Vixen is a Japanese company that makes telescopes, binoculars, spotting scopes and accessories for their products.

Among many other more mainstream products they have created two unusual varieties of catadioptric telescopes with an open tube design instead of the full-aperture corrector plate of the Schmidt–Cassegrain and most Maksutov–Cassegrain designs.

==Klevtsov–Cassegrain==
This design is based on the Maksutov–Cassegrain. It provides correction of aberrations via a two-element meniscus-shaped corrector lens in front of the secondary mirror. This design was originally envisaged by G. I. Popov with a practical implementation by Yu. A. Klevtsov. It is produced with apertures of 8, 10.25 and 13 inches. The 8-inch model employs a refractor style rack and pinion focuser, while in the larger designs the primary mirror is moved as in most other small to medium-sized Cassegrain designs.

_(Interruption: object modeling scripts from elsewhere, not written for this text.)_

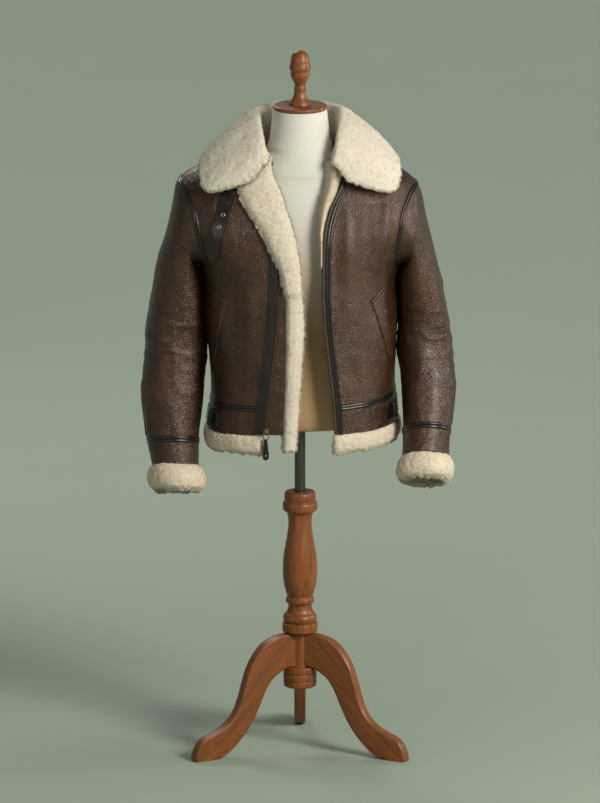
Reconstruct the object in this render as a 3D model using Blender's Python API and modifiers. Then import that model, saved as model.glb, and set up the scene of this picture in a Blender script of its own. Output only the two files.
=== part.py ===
"""Shearling flight jacket, worn open on a limbless dress form with a turned tripod stand.

Metres, +Z up, the jacket's front faces -Y. "Right" and "left" are the wearer's: right is at -X.
Everything is laid out round the stand's axis, and one empty places that axis in the part's frame.

The jacket's leather face is one surface. A point on it has an angle and a level: the angle runs
from 0 at the left side seam through 90 degrees at the front, 180 at the right side seam and 270 at
the back; the level counts the rows of BODY_ROWS, from the hem to the neck seam. Panels, tapes and
strips are stretches of that surface, so that neighbours meet at their seams with an even gap.
"""

import math

import bmesh
import bpy
import numpy as np
from mathutils import Matrix

# ---------------------------------------------------------------- driving dimensions
AXIS_X, AXIS_Y = 0.0035, -0.0409  # the stand's axis in the part's frame, whose origin is under the box's centre
GAP = 0.0003  # between pieces at a seam
HIDE = 0.008  # a shearling wall: the hide and its clipped wool
TAPE_PROUD = 0.0022  # how far the black leather tapes stand over the panels
TAPE_WIDTH = 0.011

BODY_COLUMNS = ("left_x", "right_x", "front_y", "back_y", "left_z", "front_z", "right_z", "back_z", "square")
BODY_ROWS = (
    (0.195, 0.186, 0.150, 0.140, 0.684, 0.676, 0.668, 0.672, 2.50),  # hem, under the waistband
    (0.190, 0.178, 0.150, 0.138, 0.742, 0.731, 0.722, 0.730, 2.50),  # waist seam
    (0.191, 0.180, 0.150, 0.134, 0.808, 0.805, 0.795, 0.800, 2.40),  # waist
    (0.196, 0.190, 0.148, 0.136, 0.897, 0.895, 0.890, 0.893, 2.35),  # ribs
    (0.198, 0.197, 0.144, 0.142, 0.985, 0.985, 0.985, 0.990, 2.30),  # armpits
    (0.258, 0.262, 0.134, 0.140, 1.105, 1.070, 1.108, 1.085, 2.20),  # bust, across the armholes
    (0.228, 0.236, 0.116, 0.122, 1.166, 1.125, 1.174, 1.145, 2.10),  # shoulder points
    (0.165, 0.168, 0.100, 0.106, 1.208, 1.172, 1.210, 1.200, 2.00),  # shoulders
    (0.086, 0.086, 0.094, 0.082, 1.238, 1.212, 1.238, 1.244, 2.00),  # neck seam
)
HEM, WAIST_SEAM, ARMPIT, BUST, SHOULDER_POINT, NECK = 0, 1, 4, 5, 6, 8
LEFT_SIDE, FRONT, RIGHT_SIDE, BACK = 0.0, 90.0, 180.0, 270.0

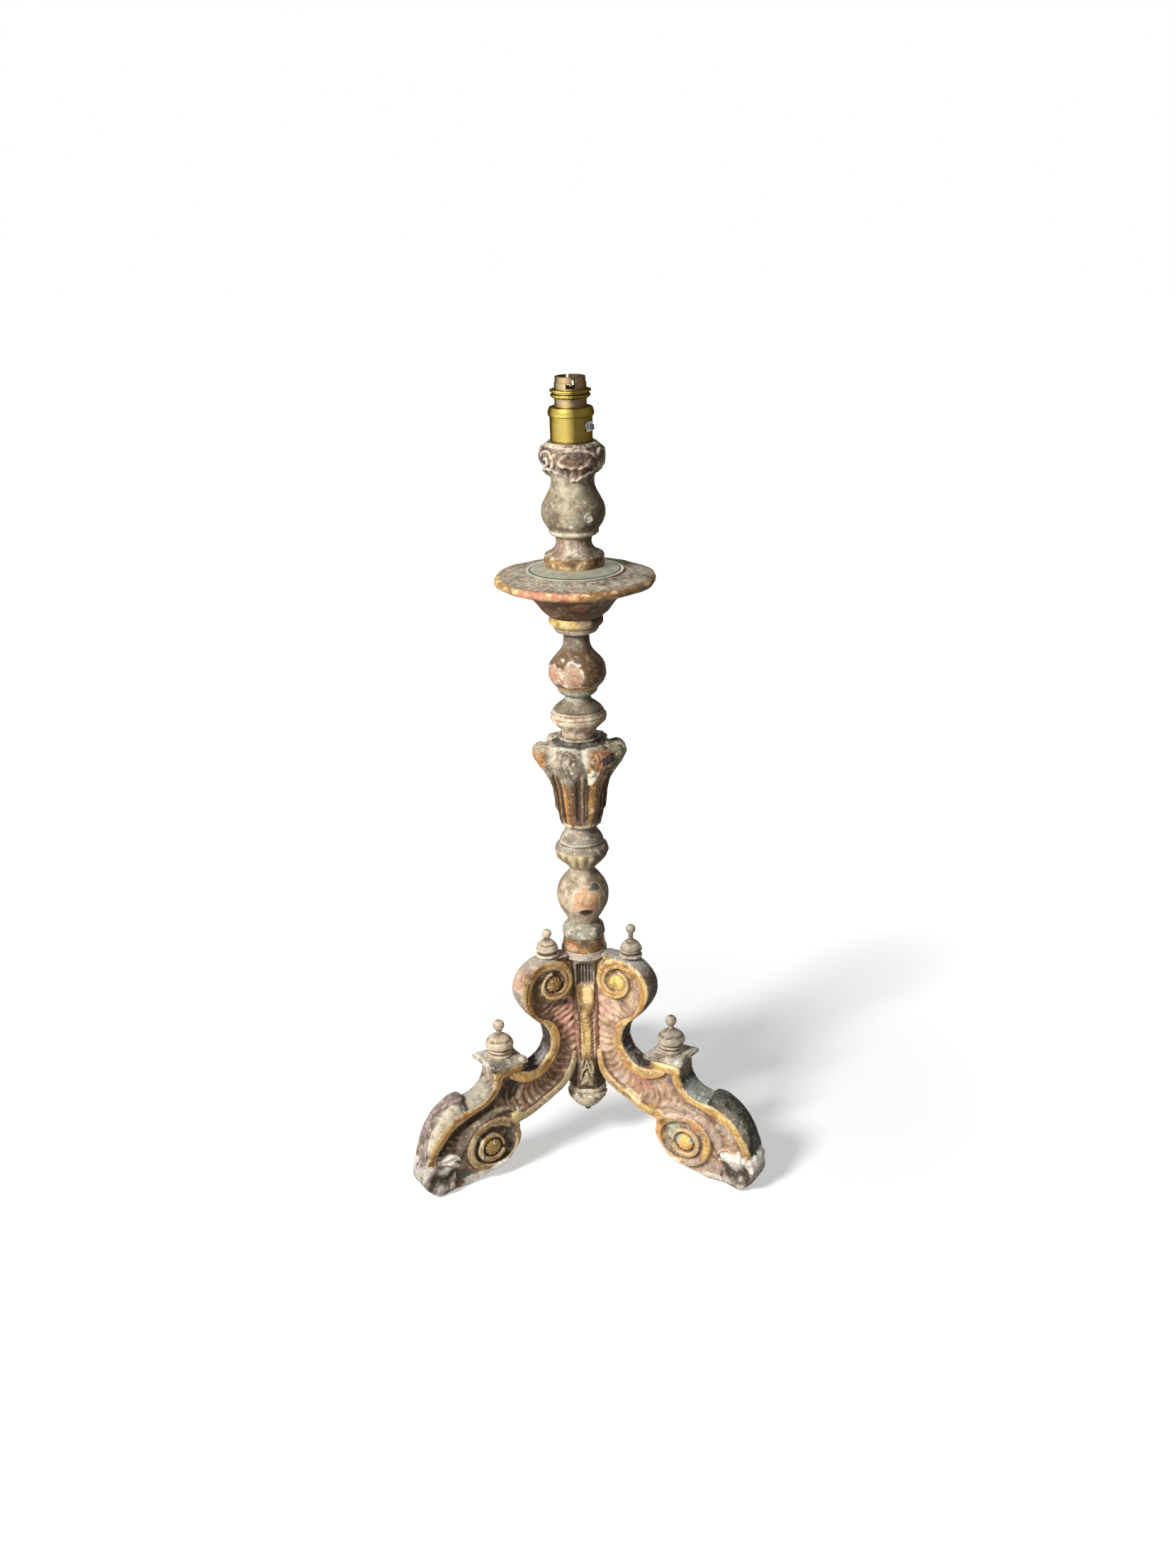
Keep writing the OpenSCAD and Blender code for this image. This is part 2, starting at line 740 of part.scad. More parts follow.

==Vixen Sixth-Order Aspheric Cassegrain (VISAC)==
Vixen produces an 8-inch aperture-modified Cassegrain design (VC200L) they refer to as a VISAC (Vixen Sixth-Order Aspheric Cassegrain) that is based on a Cassegrain design with a primary mirror that is "sixth order aspheric" – somewhat like a hyperbolic mirror but able to be manufactured using mass-production techniques. To compensate for the aberrations the mirror design introduces, Vixen adds a "field corrector lens" – actually a three-element corrector in the draw tube of the focuser which also reduces field curvature for wide field applications. The design results in an image that is free of coma and astigmatism. These characteristics have led to the VISAC being referred to as a "Poor man's Ritchey–Chrétien". In fact, given that it has no astigmatism and field curvature, it performs better than a true RC. There is the downside of the potential for chromatic aberration due to the refractive elements, but it is hardly noticeable.

This particular design is also unusual in that it is a Cassegrain design but has a fixed primary and refractor-style rack-and-pinion focuser which removes the image shift issues seen with other catadioptric designs.

These features together make for a telescope that is very well suited to astrophotography either at the native f/9 or using the optional focal reducer at around f/6.3.